Smokey House

If this had been the book that I first picked up and read by Elizabeth Goudge, I doubt I would have looked for another. Which would have been a pity, as it would have deprived me of a lifelong friend and the pleasure of all the other books she wrote.

Don’t get me wrong, it’s a pleasant enough read. It has plenty of vivid descriptions of the west country she so loved, evocative in the way that only Elizabeth manages to accomplish.

“A network of lovely lanes wound about the village and in and out of the round green hills. They were very beautiful. Their steep banks were cool with shining ferns and bright and fragrant with flowers; primroses and white violets, periwinkles and pink campion, foxgloves, roses and honeysuckle, with in autumn the scarlet berries of parson-in-the-pulpit and the silver froth of traveller’s joy. Nut trees arched overhead, giving grateful shade in summer weather and down the side of each lane ran a twinkling silver stream…” (Smokey House p 15)

It is a book dedicated to “Nannie” that stalwart of the Edwardian era.

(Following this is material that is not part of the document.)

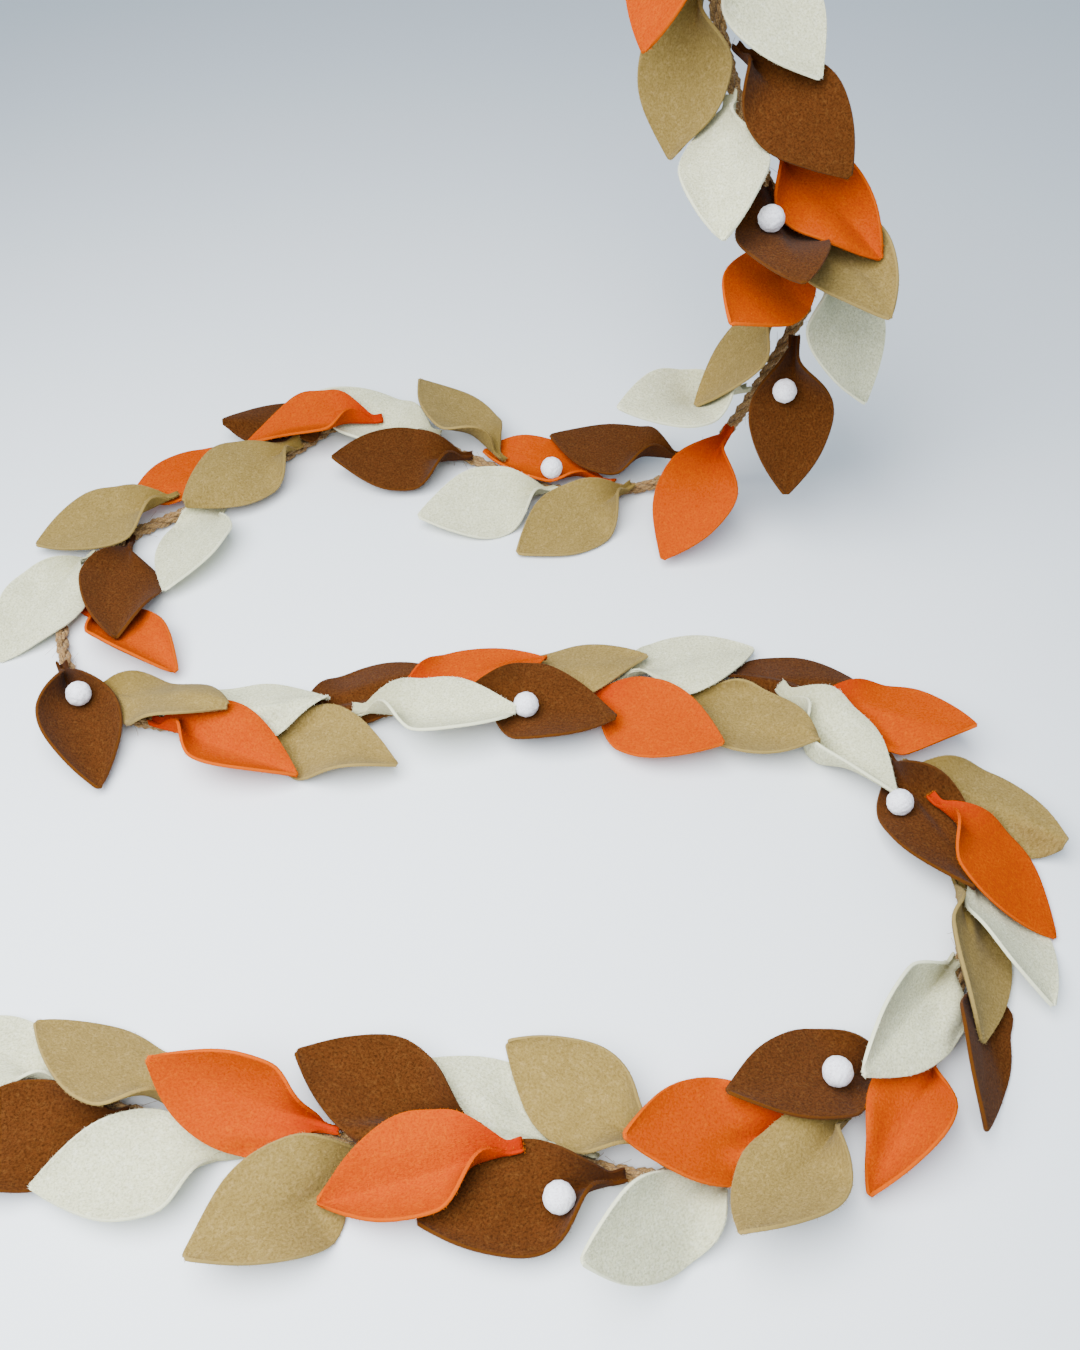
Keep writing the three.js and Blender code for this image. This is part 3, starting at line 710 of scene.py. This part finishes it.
@dataclass
class FeltLeaf:
    """One felt leaf: its pattern bent, rolled and curled as it lies in the garland."""

    number: int
    place: float
    compass: float
    rise: float
    droop: float
    roll: float
    left: float
    right: float
    tucked: float
    route: RopeRoute
    rows: tuple[float, ...] = (
        0, 0.04, 0.08, 0.12, 0.16, 0.2, 0.24, 0.29, 0.34, 0.4, 0.46, 0.52,
        0.58, 0.64, 0.7, 0.76, 0.82, 0.87, 0.92, 0.96, 0.985, 1,
    )  # fmt: skip
    columns: tuple[float, ...] = (
        -1, -0.975, -0.9, -0.77, -0.61, -0.45, -0.3, -0.17, -0.07,
        0, 0.07, 0.17, 0.3, 0.45, 0.61, 0.77, 0.9, 0.975, 1,
    )  # fmt: skip
    wave: float = 1.3
    grid: np.ndarray = field(init=False)

    def __post_init__(self) -> None:
        """Finds where the leaf is glued and bends it to shape."""
        station = LEAD + self.place
        self.axis = stack_axis(station)
        along = self.route.tangent(station)
        side = unit(np.cross(along, self.axis))
        face = np.cross(side, along)
        seat = (ROPE_DIAMETER + FELT) / 2 + CLEARANCE
        hand = 1 if self.number % 2 else -1
        turn = math.radians(SEAT_ANGLE)
        self.base = self.route.point(station) + seat * (face * math.cos(turn) + side * hand * math.sin(turn))
        self.grid = self._bent()

    @property
    def name(self) -> str:
        """Name of the piece."""
        return f"felt_leaf_{self.number:02d}"

    @property
    def colour(self) -> FeltColour:
        """The leaf's felt."""
        return FeltColour(COLOUR_CYCLE[self.number % len(COLOUR_CYCLE)])

    def _heading(self, u: np.ndarray | float) -> np.ndarray:
        """Direction of the midrib at a share of the length."""
        lean = np.radians(self.rise - self.droop * ease(u))
        turn = math.radians(self.compass)
        flat = np.cos(lean)
        return np.stack([flat * math.cos(turn), flat * math.sin(turn), np.sin(lean)], axis=-1)

    def _section(self, u: float, curl: float, pinch: float, steps: int = 36) -> tuple[np.ndarray, np.ndarray]:
        """Half of the cross-section at a row.

        Args:
            u: Share of the length.
            curl: Upward curl in degrees.
            pinch: How strongly this half is folded up at the neck.
            steps: Steps of the sum.

        Returns:
            Across and up, in millimetres, from the midrib to the edge.
        """
        half = half_width(u)
        share = (np.arange(steps) + 0.5) / steps
        fold = NECK_FOLD * pinch * (1 - ease((u - FOLD_START) / (FOLD_END - FOLD_START)))
        slope = np.radians(fold * np.minimum(1, share * half / CREASE_RADIUS) + curl * share * ease(u / 0.3))
        across = np.concatenate([[0], np.cumsum(np.cos(slope))]) * half / steps
        up = np.concatenate([[0], np.cumsum(np.sin(slope))]) * half / steps
        return across, up

    def _bent(self) -> np.ndarray:
        """Grid of points in the middle of the felt, rows from neck to tip."""
        chance = random.Random(1000 + self.number)
        phases = [chance.uniform(0, 2 * math.pi) for _ in range(4)]
        swing = [chance.uniform(0.5, 1.0) * self.wave for _ in range(4)]
        lip = 1 if math.cos(math.radians(self.compass)) < LIP_TURN else -1
        steps = self._heading((np.arange(RIB_STEPS) + 0.5) / RIB_STEPS) * LEAF_LENGTH / RIB_STEPS
        rib = np.vstack([[0, 0, 0], np.cumsum(steps, axis=0)]) + self.base
        rib_at = np.linspace(0, 1, RIB_STEPS + 1)
        made = np.zeros((len(self.rows), len(self.columns), 3))
        for i, u in enumerate(self.rows):
            middle = on_line(u, rib_at, rib)
            along = self._heading(u)
            left = unit(np.cross([0, 0, 1], along))
            out = np.cross(along, left)
            roll = math.radians(self.roll * (NECK_ROLL + (1 - NECK_ROLL) * ease(u / ROLL_END)))
            left, out = left * math.cos(roll) + out * math.sin(roll), out * math.cos(roll) - left * math.sin(roll)
            halves = {
                1: self._section(u, self.left, LIP_FOLD if lip > 0 else INNER_FOLD),
                -1: self._section(u, self.right, INNER_FOLD if lip > 0 else LIP_FOLD),
            }
            for j, v in enumerate(self.columns):
                hand = 1 if v > 0 else -1
                across, up = halves[hand]
                at = abs(v) * (len(across) - 1)
                x = np.interp(at, np.arange(len(across)), across)
                z = np.interp(at, np.arange(len(up)), up)
                k = 0 if hand > 0 else 2
                ripple = swing[k] * math.sin(2.1 * math.pi * u + phases[k]) * abs(v) ** 2 * ease(u / 0.4)
                waver = math.sin(5 * math.pi * u + phases[k + 1]) * math.sin(math.pi * u)
                trim = TRIM * swing[k + 1] * waver * abs(v) ** 3
                made[i, j] = middle + left * hand * (x + trim) + out * (z + ripple)
        return made

    def normals(self) -> np.ndarray:
        """Outward normals of the grid."""
        ahead = np.gradient(self.grid, axis=0)
        sideways = np.gradient(self.grid, axis=1)
        return unit(np.cross(ahead, sideways))

    def lean(self) -> np.ndarray:
        """How square the felt lies to the pile's axis, never under the least lean."""
        return np.maximum(np.abs(self.normals() @ self.axis), LEAST_LEAN)

    def sheet(self) -> LaidPiece:
        """The middle surface alone, with face k in row k // (columns - 1)."""
        points = self.grid.reshape(-1, 3)
        return LaidPiece.of(points, quads(*self.grid.shape[:2]), points)

    def solid(self) -> LaidPiece:
        """The felt with its thickness, for what lies on it."""
        rows, columns = self.grid.shape[:2]
        offset = self.normals() * FELT / 2
        points = np.vstack([(self.grid + offset).reshape(-1, 3), (self.grid - offset).reshape(-1, 3)])
        under = rows * columns
        faces = quads(rows, columns)
        faces += [tuple(under + k for k in reversed(face)) for face in quads(rows, columns)]
        rim = rim_cells(rows, columns)
        loop = [i * columns + j for i, j in rim]
        faces += [(a, b, under + b, under + a) for a, b in zip(loop, loop[1:])]
        edge = np.array([self.grid[i, j] + offset[i, j] for i, j in rim])
        return LaidPiece.of(points, faces, np.vstack([edge, (self.grid + offset)[::2, ::2].reshape(-1, 3)]))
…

“The door which shut off the nursery wing from the rest of the house made a very real dividing line between the life of the child and the adult.” (page 22 from the introduction of A Child’s Garden of Verses)

However, if you part the fronds of her words you will find hidden as the flowers in the hedgerows, glimpses of her thoughts and life.
“Because music never forgets anything. It is the voice of eternity speaking in time and it gathers the past and the present and the future all together, making past happiness eternal and pulling future happiness into the here and now.” (Smokey House p 231)

Music played an important part in Elizabeth’s life, from concerts she attended with her father to church services and carols. I would have loved to have known her Desert Island Discs.

The book is full of songs and verses, written by Elizabeth, though she never considered herself a poet, but did publish a slim volume of Songs and Verses, some of which appear in this book.

But the biggest revelation for me comes when Spot the dog goes underground to escape from the red coats.

Don’t know if Elizabeth read the Apocrypha, with her love of myth and legend, I would be surprised if she hadn’t, but

“Gentlemen, said the Squire, “The Unknown!”

if she had she would have remembered that dogs are our guardians and guides on our journey to heaven. Not scratting outside the door of paradise like the loyal little dog of Sir Murgatroyd in City of Bells, but as a helpmate, and protector.

Spots journey, (p 255 – 256) gives Elizabeth the chance to explain to us how she interpreted the worlds. It is a rare insight into the fundamentals of her belief, the creed she lived her life by. Perhaps she felt safer exposing these to non-judgemental children, more comfortable with their questions than the scepticism of her contemporaries.

It lifts a pleasant, often predictable children’s story into the realms of the esoteric, effortlessly.